We identify the root cause as a physical failure of an internal component and look to replace it as soon as possible. We consult our internal spare parts list and find a suitable replacement. An engineer goes to our warehouse to locate the device while we search for the matching firmware and the latest configuration file using our automated backup system available for all NOC/SOC-managed customers.

We prepare the device at our warehouse and jump in our car with the spare device. The escalation manager contacts the customer to make sure we have access to the data center where the device is located. Badges and access codes are arranged. On-site, we swap the device, and after some additional configuration, the site is back up and running.
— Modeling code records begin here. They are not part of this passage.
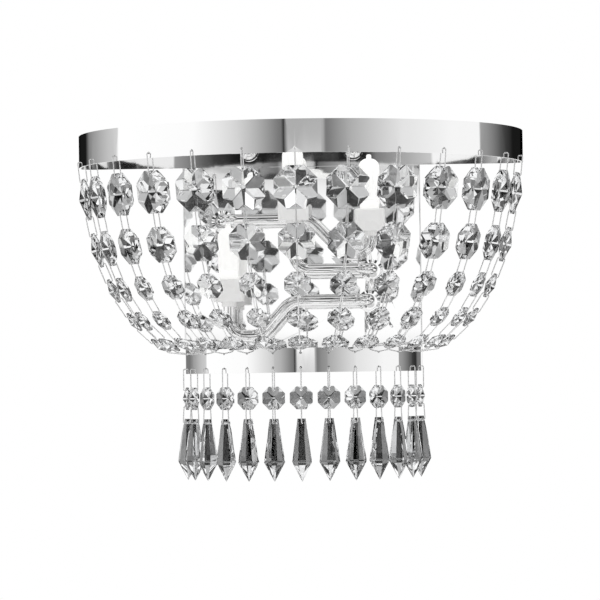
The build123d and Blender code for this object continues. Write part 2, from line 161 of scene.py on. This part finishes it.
# ---------------------------------------------------------------- studio
# The light is plain, and the pale and dark cards that the chrome and the crystals show are painted on the
# world by direction. Turn is the angle round the light from the front, in degrees to the right, and rise is
# the height in degrees. A card's sides are stops of 0 and 1, the rest are grey levels.

# The chessboard of pale and dark fields over and under eye level
FIELDS_BY_RISE = (
    (-90, 1.0), (-75, 1.0), (-74, 0.0), (-56, 0.0), (-55, 1.0), (-38, 1.0), (-37, 0.0), (-23, 0.0),
    (-22, 1.0), (0, 1.0), (8, 0.0), (17, 0.0), (18, 1.0), (29, 1.0), (30, 0.0), (41, 0.0), (42, 1.0),
    (60, 1.0), (61, 0.0), (76, 0.0), (77, 1.0),
)
FIELDS_BY_TURN = (
    (-180, 0.0), (-142, 0.0), (-141, 1.0), (-112, 1.0), (-111, 0.0), (-84, 0.0), (-83, 1.0), (-58, 1.0),
    (-57, 0.0), (-24, 0.0), (-23, 1.0), (-8, 1.0), (-7, 0.0), (26, 0.0), (27, 1.0), (50, 1.0),
    (51, 0.0), (80, 0.0), (81, 1.0), (108, 1.0), (109, 0.0), (138, 0.0), (139, 1.0),
)
DARK_FIELD = 0.05
PALE_FIELD = 1.1
DIMMED_RISE = (
    (-27, 0.0), (-26, 1.0), (-16, 1.0), (-15, 0.0), (34, 0.0), (35, 1.0), (40, 1.0), (41, 0.0),
)
DIMMING = 0.5
POLES_RISE = ((-66, 1.0), (-58, 0.0), (80, 0.0), (84, 1.0))   # straight under and over the light
POLES_LEVEL = 0.12

# The row at eye level, which the bands show
EYE_LEVEL_RISE = ((-4, 0.0), (-3, 1.0), (7, 1.0), (9, 0.0))
EYE_LEVEL = (
    (-180, 0.01), (-153, 0.06), (-106, 0.72), (-105.5, 1.12), (-54, 1.08), (-33, 0.76), (-26, 0.62),
    (-10.4, 0.23), (-7.6, 0.18), (-7.3, 0.02), (-6.3, 0.02), (-6, 0.46), (12.1, 0.46), (12.3, 0.7),
    (12.5, 0.7), (12.8, 0.2), (15.6, 0.23), (26, 0.45), (54, 0.85), (85, 1.02), (105.5, 1.02),
    (106, 0.4), (130, 0.06), (144, 0.01), (180, 0.01),
)

# Its middle in front, which the wall plate shows
FRONT_MIDDLE = 3
FRONT_HALF_WIDTH = ((8.8, 1.0), (9.1, 0.0))
FRONT = ((0.55, 0.72), (0.7, 1.12), (3.3, 1.12), (3.6, 0.46))

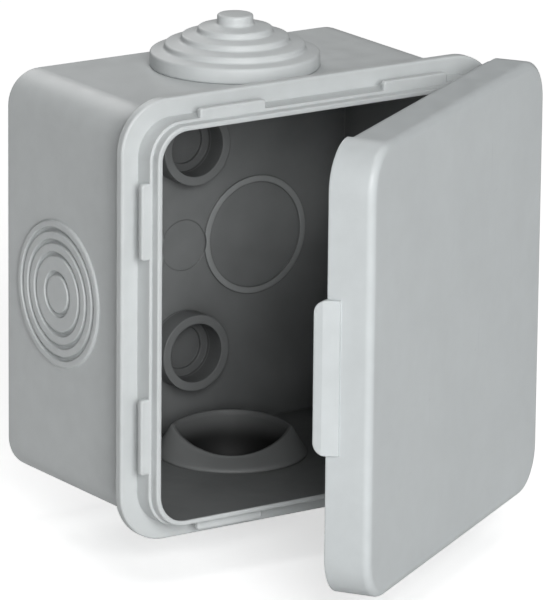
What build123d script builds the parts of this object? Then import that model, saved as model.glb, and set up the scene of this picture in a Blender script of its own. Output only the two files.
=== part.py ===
from build123d import *
import os

# Surface-mounted junction box with a hinged snap lid and soft stepped cable glands.
# The origin is the centre of the back face, which lies on the wall.
# +X points right, +Y points into the wall and +Z points up. All sizes are in millimetres.

# ---- housing: driving sizes ----
BODY_SIZE = 65.0            # outside of the square tub
BODY_DEPTH = 37.4           # from the wall to the front of the flange
BODY_RADIUS = 5.5
BACK_EDGE_RADIUS = 0.8
CAVITY_SIZE = 61.8
CAVITY_RADIUS = 4.6
BACK_WALL = 1.3

FLANGE_SIZE = 70.0
FLANGE_RADIUS = 8.0
FLANGE_THICK = 1.5
FLANGE_EDGE_RADIUS = 0.4

NECK_SIZE = 64.2            # the step around the opening, in front of the flange
NECK_RADIUS = 5.8
NECK_HEIGHT = 3.35
LIP_SIZE = 63.3             # the thinner inner lip, in front of the neck's shoulder
LIP_RADIUS = 5.3
LIP_HEIGHT = 5.0
LIP_EDGE_RADIUS = 0.25

RIDGE_LENGTH = 12.0         # snap ridges, two on each side that has no hinge
RIDGE_REACH = 1.4
RIDGE_THICK = 0.95
RIDGE_PITCH = 34.0
RIDGE_ROOT = 0.6            # how deep a ridge is rooted in the neck
RIDGE_CORNER_RADIUS = 0.5
RIDGE_EDGE_RADIUS = 0.3

# ---- screw wells and rings on the back wall ----
WELL_PITCH = 34.0
WELL_OUTER_RADIUS = 6.27
WELL_BORE_RADIUS = 4.85
WELL_HEIGHT = 3.9
WELL_LEDGE_RADIUS = 3.6
WELL_LEDGE_THICK = 0.5
WELL_WEB = 0.5
RING_OFFSET = 13.6
RING_RADIUS = 9.75
RING_WIDTH = 1.0
RING_HEIGHT = 0.35
GATE_RADIUS = 4.2
GATE_DEPTH = 0.2

# ---- cable entries ----
ENTRY_SETBACK = 15.6        # from the wall to the axis of every cable entry
BREAKOUT_RADIUS = 11.7      # ring-scored break-out discs in the side walls
BREAKOUT_HEIGHT = 0.45
BREAKOUT_GROOVES = (10.25, 8.35, 6.37, 3.35)
BREAKOUT_EDGE_RADIUS = 0.27
BREAKOUT_GROOVE_WIDTH = 0.8
BREAKOUT_GROOVE_WAIST = 0.56    # groove width where its walls turn in to the pointed bottom
BREAKOUT_GROOVE_DEPTH = 0.7
BREAKOUT_POINT_DEPTH = 0.2
GLAND_HOLE_RADIUS = 10.0

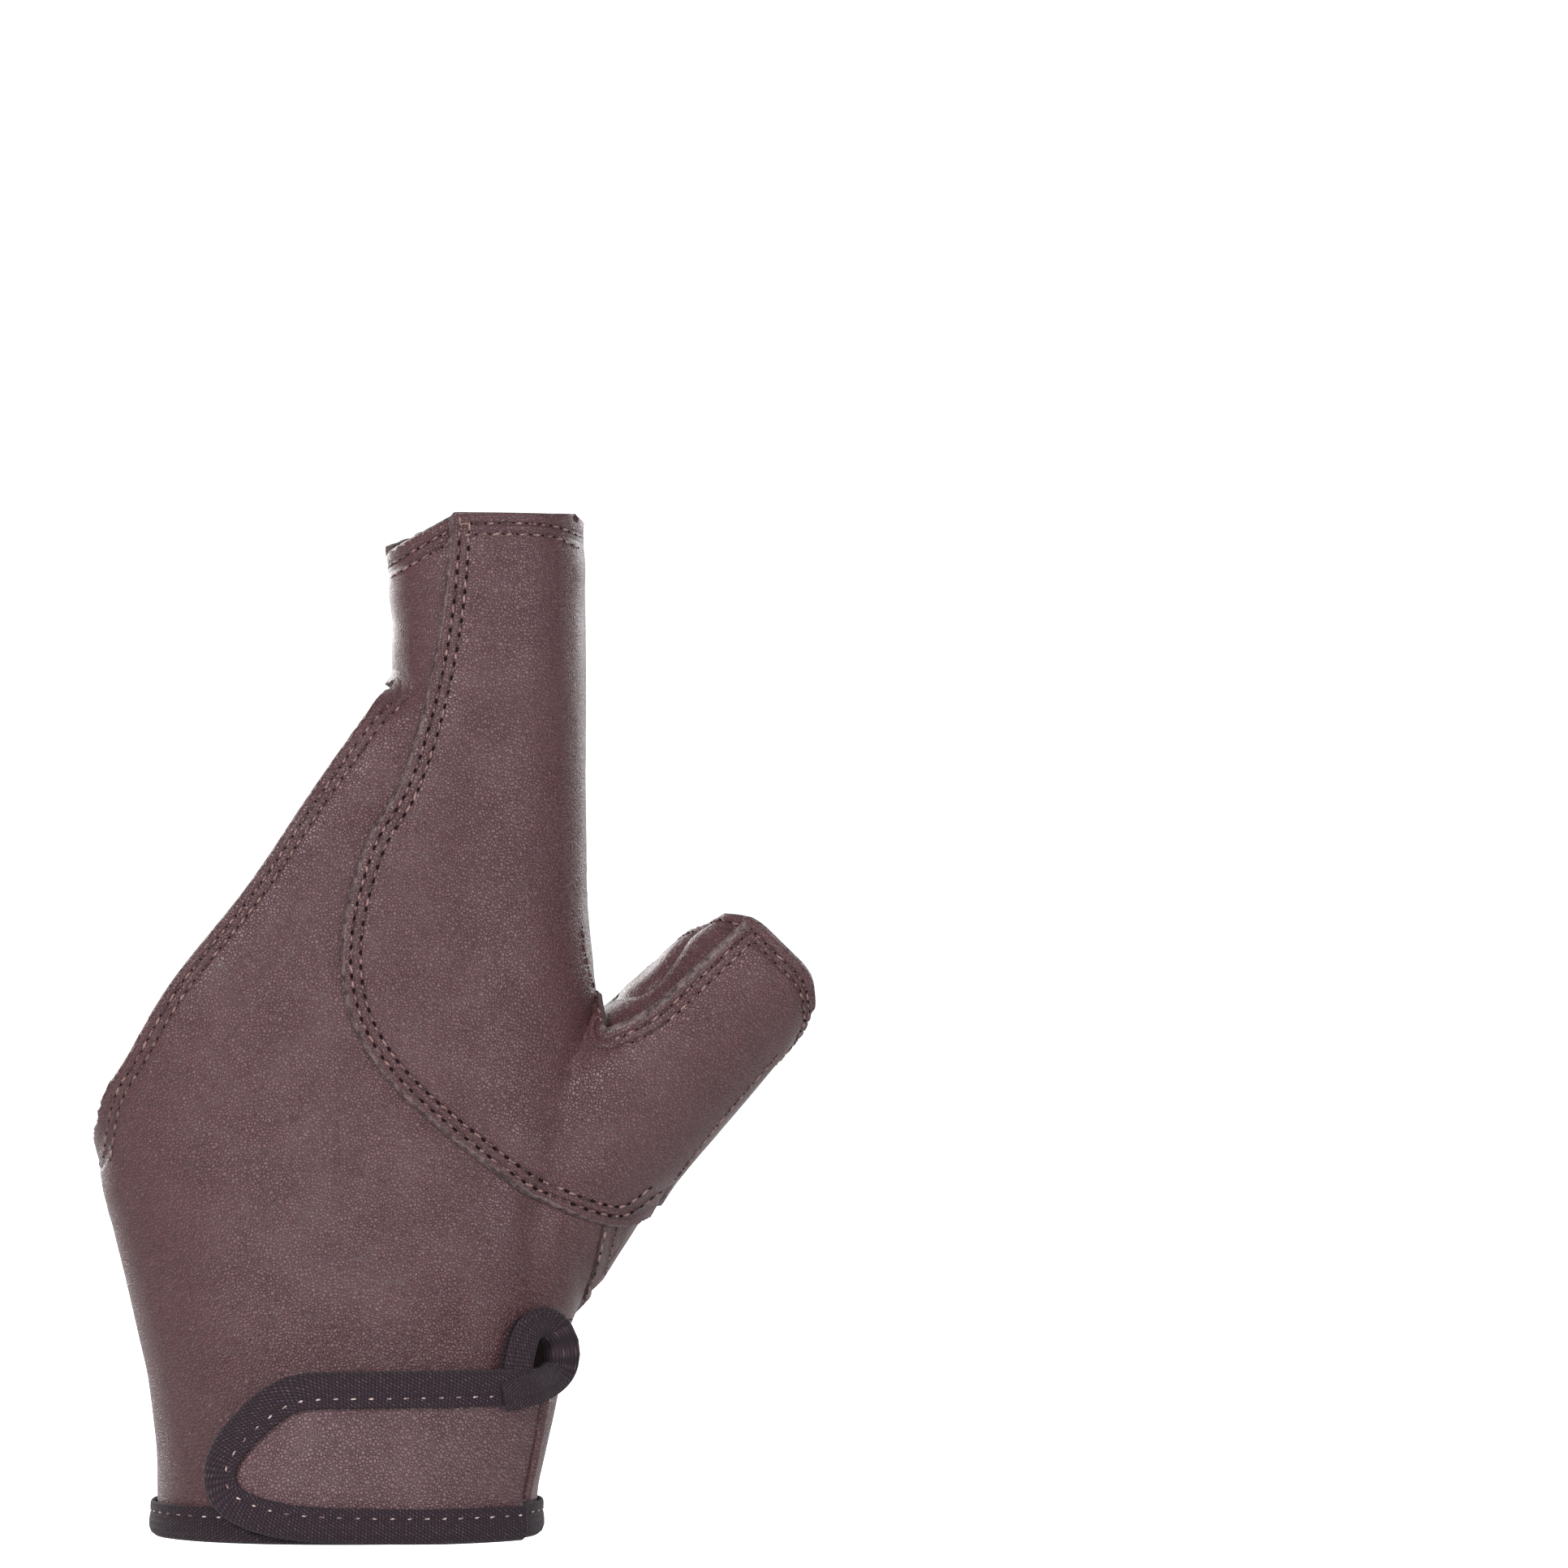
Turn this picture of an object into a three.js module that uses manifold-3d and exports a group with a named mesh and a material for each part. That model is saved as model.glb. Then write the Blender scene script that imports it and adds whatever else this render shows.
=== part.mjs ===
// A left-hand bow glove: leather over the back of the hand, the index finger, the thumb and the palm,
// with a gathered wrist, a closing strap and knit tape on the edges. Millimetres, +Z to the fingertips,
// +X to the thumb, the back of the hand facing -Y. The origin is the middle of the wrist hem.
import * as THREE from 'three';
import { mergeVertices } from 'three/addons/utils/BufferGeometryUtils.js';
import Module from 'manifold-3d';

const wasm = await Module();
wasm.setup();

// Driving sizes
const gloveLength = 158.6; // wrist hem to the top of the index sleeve
const gloveWidth = 110.6; // little-finger side to the thumb opening
const wristDepth = 39; // hollow, back to palm
const leather = 1.2;
const tape = 0.8; // one layer of the knit tape
const tapeWidth = 5.2; // from the folded edge to the tape's cut edge
const clearance = 0.3; // between touching layers
const lap = 6; // how far one leather runs under the next
const strapLift = 2.5; // strap's underside above the back leather
const pleatDepth = 1.5;
const pleatCount = 6;
const creaseDepth = 1.2;
const rollWidth = 2.4; // rolled palm leather beside the strap's root

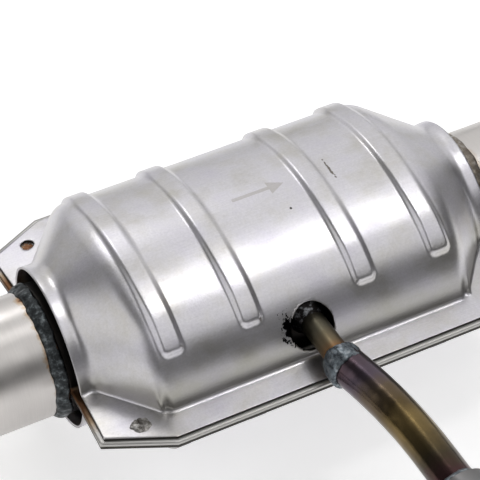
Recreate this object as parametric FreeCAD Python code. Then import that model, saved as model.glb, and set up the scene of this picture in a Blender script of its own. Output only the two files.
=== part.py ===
import FreeCAD
import Part

import math
import os

# Heat-shielded clamshell catalytic converter with a side air tube.
# All lengths are in millimetres. The shapes are drawn with X along the gas flow, zero at
# mid-length, Y across and Z up, and are shifted at export so that the frame's origin is
# the centre of the inlet pipe's mouth.

# ---- pipes ----
PIPE_R = 31.75            # outer radius of the 2.5 in exhaust pipe
PIPE_WALL = 1.6
PIPE_END_X = 190.0        # mouth of each pipe, from mid-length
PIPE_FIT = 0.1            # radial slip between the pipe and the can's neck

# ---- heat shield ----
SHIELD_W = 72.2           # half width of the pressed body
SHIELD_H = 53.4           # height of the pressed body over the pipe axis
SHIELD_T = 1.2
SHIELD_END_X = 112.2      # rim of the collar around each pipe, from mid-length
COLLAR_R = 41.8           # outer radius of the collar
COLLAR_LENGTH = 6.7
CONE_LENGTH = 24.5        # length of each end cone between the body and the collar
SIDE_SHARE = 0.9          # radius of an oval's side over its height

# ---- pressed beads across the shield ----
BEAD_X = (30.2, 71.0)     # distances of the beads from mid-length, the same both ways
BEAD_WIDTH = 13.0
BEAD_RISE = 2.2
BEAD_FOOT_Z = 27.5        # height at which a bead stops on each side
BEAD_CORNER = 4.0
BEAD_SLOPE = 1.3          # size of the sloping edge around a bead

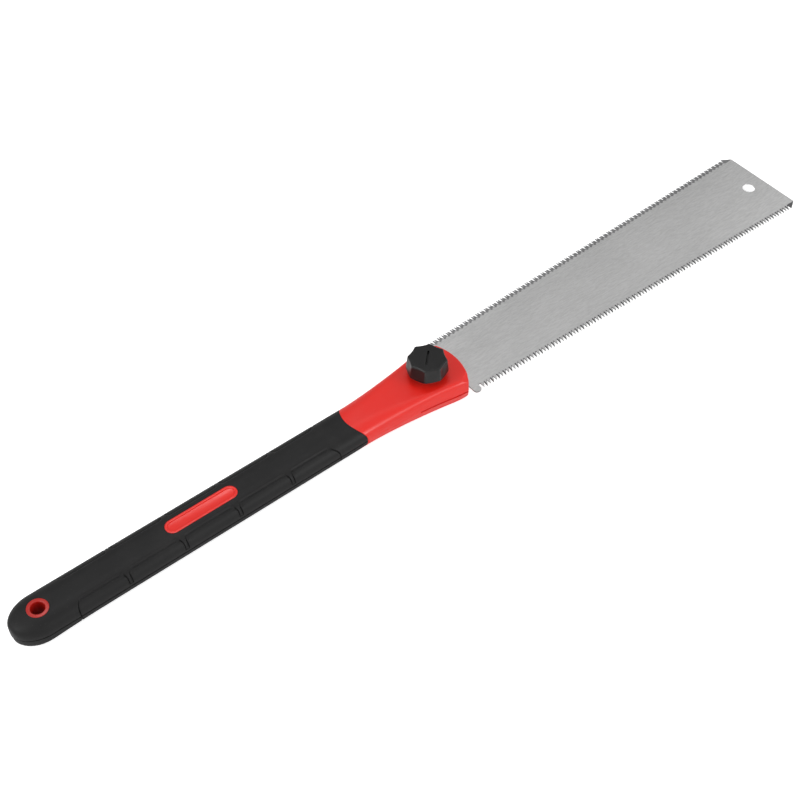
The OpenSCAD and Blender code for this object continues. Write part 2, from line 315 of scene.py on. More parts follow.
def combine(piece: Piece, other: Piece, operation: Operation) -> None:
    """Cuts other out of piece or joins it to piece, and removes other.

    Args:
        piece: The object that is changed.
        other: The object that cuts or is joined.
        operation: Which of the two.
    """
    modifier = piece.modifiers.new("combine", "BOOLEAN")
    modifier.solver = "EXACT"
    modifier.operation = operation.value
    modifier.object = other
    depsgraph = bpy.context.evaluated_depsgraph_get()
    mesh = bpy.data.meshes.new_from_object(piece.evaluated_get(depsgraph))
    piece.modifiers.clear()
    old = piece.data
    piece.data = mesh
    bpy.data.meshes.remove(old)
    bpy.data.objects.remove(other)


def polish(piece: Piece, sharp_deg: float) -> None:
    """Cleans a piece's mesh and shades it smooth, but for its sharp edges.

    Args:
        piece: The piece.
        sharp_deg: Angle from which an edge stays sharp.
    """
    work = bmesh.new()
    work.from_mesh(piece.data)
    bmesh.ops.remove_doubles(work, verts=work.verts, dist=FINAL_WELD)
    bmesh.ops.dissolve_degenerate(work, edges=work.edges, dist=FINAL_WELD)
    work.to_mesh(piece.data)
    work.free()
    piece.data.shade_smooth()
    piece.data.set_sharp_from_angle(angle=math.radians(sharp_deg))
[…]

Great news!

In the meantime, the vendor case has been switched to an RMA case. A next-day delivery ensures our stock is replenished, while an administrative case makes sure all licenses are correctly transferred. All my active tickets were rerouted to other engineers while I focused on the P1 at hand. The intervention is finalized, and a P1 report is created, which includes a general breakdown of the incident and more detailed timestamps of all steps taken to resolve the problem.

At 17:30, all is well, and we can head home. Back tomorrow for new adventures.